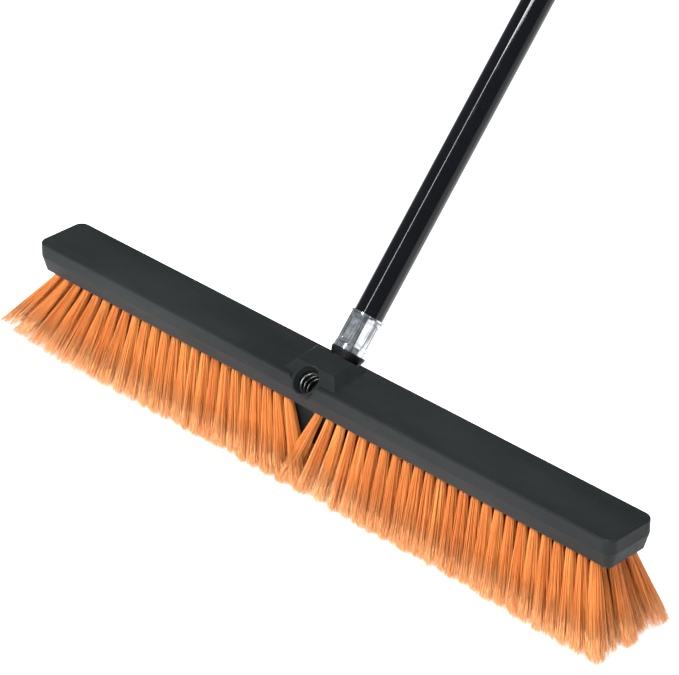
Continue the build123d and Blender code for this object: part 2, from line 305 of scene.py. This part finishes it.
def zinc(name):
    """Bright zinc plate: drawing lines along the sleeve, dull clouds, and painted shade as dark lines along
    its edges.
    """
    dull_colour, bright_colour = rgb(0.42, 0.43, 0.45), rgb(0.82, 0.83, 0.85)
    line_colour, edge_shade_colour = rgb(0.09, 0.095, 0.105), rgb(0.08, 0.085, 0.09)
    tree = Tree(name)
    lines = tree.noise(scale=520, detail=3, roughness=0.6, stretch=(1, 0.04, 0.04))
    cloud = tree.noise(scale=160, detail=5, roughness=0.65)
    colour = tree.mix(tree.ramp(cloud, 0.3, 0.7), dull_colour, bright_colour)
    colour = tree.mix(tree.maths("MULTIPLY", tree.ramp(lines, 0.5, 0.62), 0.75), colour, line_colour)
    # painted shade: every edge of the sleeve, convex and concave alike, is darkened almost to black in its
    # colour
    colour = tree.mix(tree.maths("MULTIPLY", tree.edges(), 0.95), colour, edge_shade_colour)
    rough = tree.maths("ADD", tree.ramp(cloud, 0.3, 0.7, 0.08, 0.18), tree.ramp(lines, 0.4, 0.7, 0.0, 0.1))
    normal = tree.bump(lines, distance=0.03 * MM, strength=0.5)
    normal = tree.bump(cloud, distance=0.12 * MM, strength=0.3, normal=normal)
    return tree.finish(Base_Color=colour, Roughness=rough, Normal=normal, Metallic=1.0)


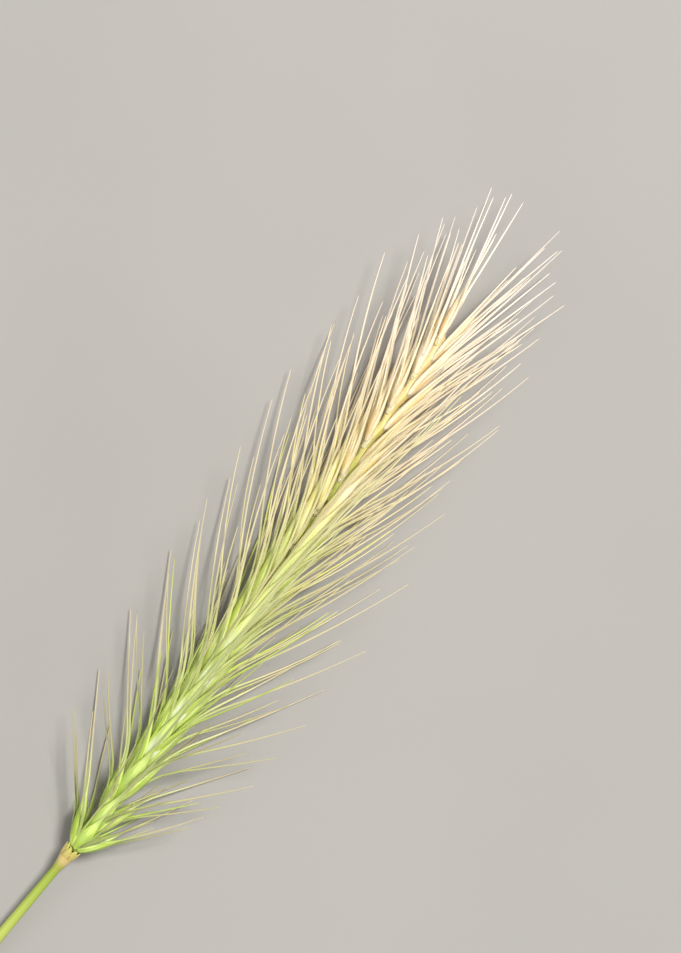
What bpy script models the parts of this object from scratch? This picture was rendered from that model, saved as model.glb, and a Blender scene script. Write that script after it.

_ _ _ _ _

| WHAT YOU WILL DO |
Quote exactly the opening line of the material above and every line after it, up to and including the line that contains "Roughness=rough, Normal=normal, Metallic=1.0)".

| SOLUTION FOR THIS EXERCISE |
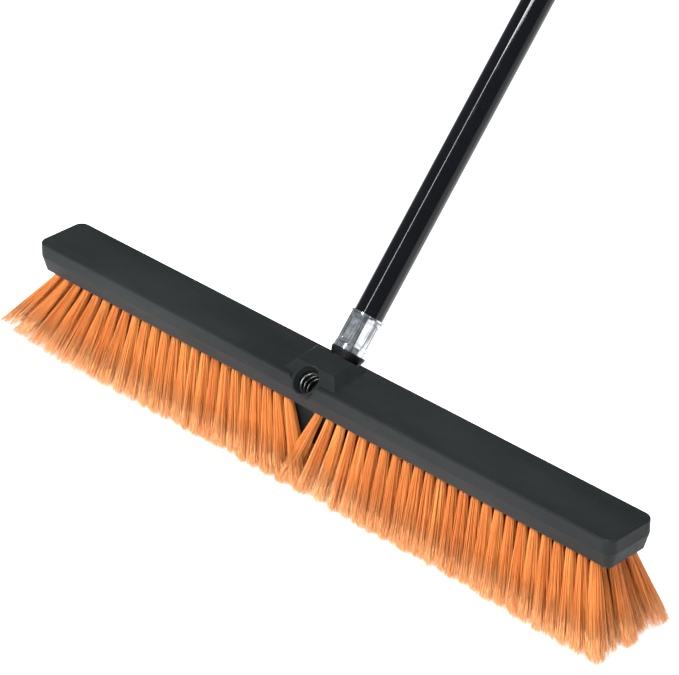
Continue the build123d and Blender code for this object: part 2, from line 305 of scene.py. This part finishes it.
def zinc(name):
    """Bright zinc plate: drawing lines along the sleeve, dull clouds, and painted shade as dark lines along
    its edges.
    """
    dull_colour, bright_colour = rgb(0.42, 0.43, 0.45), rgb(0.82, 0.83, 0.85)
    line_colour, edge_shade_colour = rgb(0.09, 0.095, 0.105), rgb(0.08, 0.085, 0.09)
    tree = Tree(name)
    lines = tree.noise(scale=520, detail=3, roughness=0.6, stretch=(1, 0.04, 0.04))
    cloud = tree.noise(scale=160, detail=5, roughness=0.65)
    colour = tree.mix(tree.ramp(cloud, 0.3, 0.7), dull_colour, bright_colour)
    colour = tree.mix(tree.maths("MULTIPLY", tree.ramp(lines, 0.5, 0.62), 0.75), colour, line_colour)
    # painted shade: every edge of the sleeve, convex and concave alike, is darkened almost to black in its
    # colour
    colour = tree.mix(tree.maths("MULTIPLY", tree.edges(), 0.95), colour, edge_shade_colour)
    rough = tree.maths("ADD", tree.ramp(cloud, 0.3, 0.7, 0.08, 0.18), tree.ramp(lines, 0.4, 0.7, 0.0, 0.1))
    normal = tree.bump(lines, distance=0.03 * MM, strength=0.5)
    normal = tree.bump(cloud, distance=0.12 * MM, strength=0.3, normal=normal)
    return tree.finish(Base_Color=colour, Roughness=rough, Normal=normal, Metallic=1.0)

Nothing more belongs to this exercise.